As you've probably already read, the CP consortium has recently gotten a hold of the draft of the Alex de Tocqueville Institute's new Samizdat paper. Although it purports to focus on the economic implications of open source and so-called "hybrid source," a large part of the paper focuses on the creation of Linux, and whether it was done legitimately.
The paper suggests that writing Linux in such a short time was a fantastic feat, since only magickal code wizards can write OSes in such a short time - after all, look how long it takes Microsoft to release new version of Windows!. The catch: Linux isn't an OS. That's right, as you probably knew already, Linus didn't write a full-blown OS in 6 months. He wrote a kernel, in fact a hardly working one as of its first release, which was later combined with the GNU tools that already existed. It took years to get it up to par with Minix and Unix. So it wasn't really THAT amazing that Linus made the kernel at the speed he did. By contrast, Microsoft churns out new tools, interfaces, filesystems, web browsers, media players, drivers, and other bloated features with every release of Windows these days.

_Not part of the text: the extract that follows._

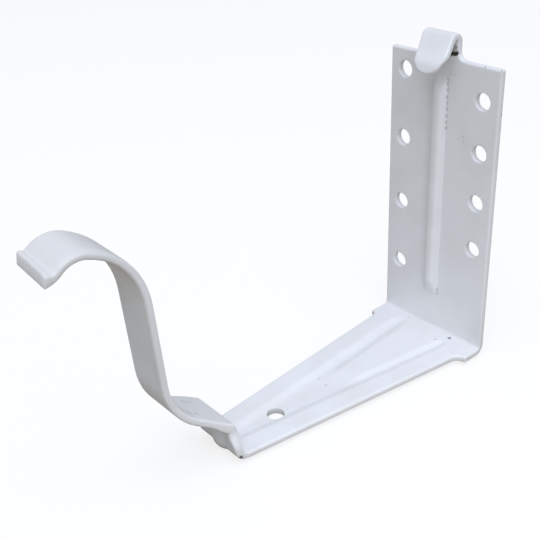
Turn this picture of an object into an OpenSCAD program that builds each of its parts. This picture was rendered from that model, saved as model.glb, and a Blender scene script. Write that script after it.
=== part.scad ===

As one of its main arguments, the paper brings up the fact that Linux was written out of modified Minix code - something which has been said by Eric S. Raymond, among others, as how it was made. However, it is accepted that there is no Minix code left in Linux. Since it was based on Minix, it's a derivative work, says the paper. Well, obviously the author of the paper isn't really aware of the meaning of the term 'derivative work.' A derivative work is "A work consisting of editorial revisions, annotations, elaborations, or other modifications which, as a whole, represent an original work of authorship...." according to 17 USC 101. Is Linux a REVISION of Minix? No, clearly they are different products.
Consider the following.
I want to build my own car. Luckily I already have a Ford Taurus, although it is a Ford that I've leased, and as such I can't use Ford's special parts to make my own car (a derivative work, so to speak) due to the leasing agreement, which seeks to protect Ford's unique way of making car parts. So I start by replacing the engine. Then I replace the frame. Gradually I remove all the Ford parts from my car, replacing them, until all the Ford parts are gone. In fact, I even take the "special" Ford parts and reassemble them so that I now have two cars, and I return the original car so I can end my lease. The Ford reps never know that I used the car part "code" if you will to make another car.
Is my new car a Ford too?
Does Ford own my car? Can they sue me for making a derivative work of their car, thus violating my leasing agreement? What if I used the Ford parts as a framework for a giant bowl of cheese ravioli, replacing the engine with a block of mozzarella cheese, the frame with pasta, and the leather of the inside with tomato sauce, until there are no more Ford parts? Does Ford own the rights to my ravioli? When I go to enter my bowl of ravioli into the Guiness Book of World Records, whose record is it - mine or Ford's? If I decide to mass produce Giant Cheese Ravioli Bowls and sell them, does Ford get a cut of my profits?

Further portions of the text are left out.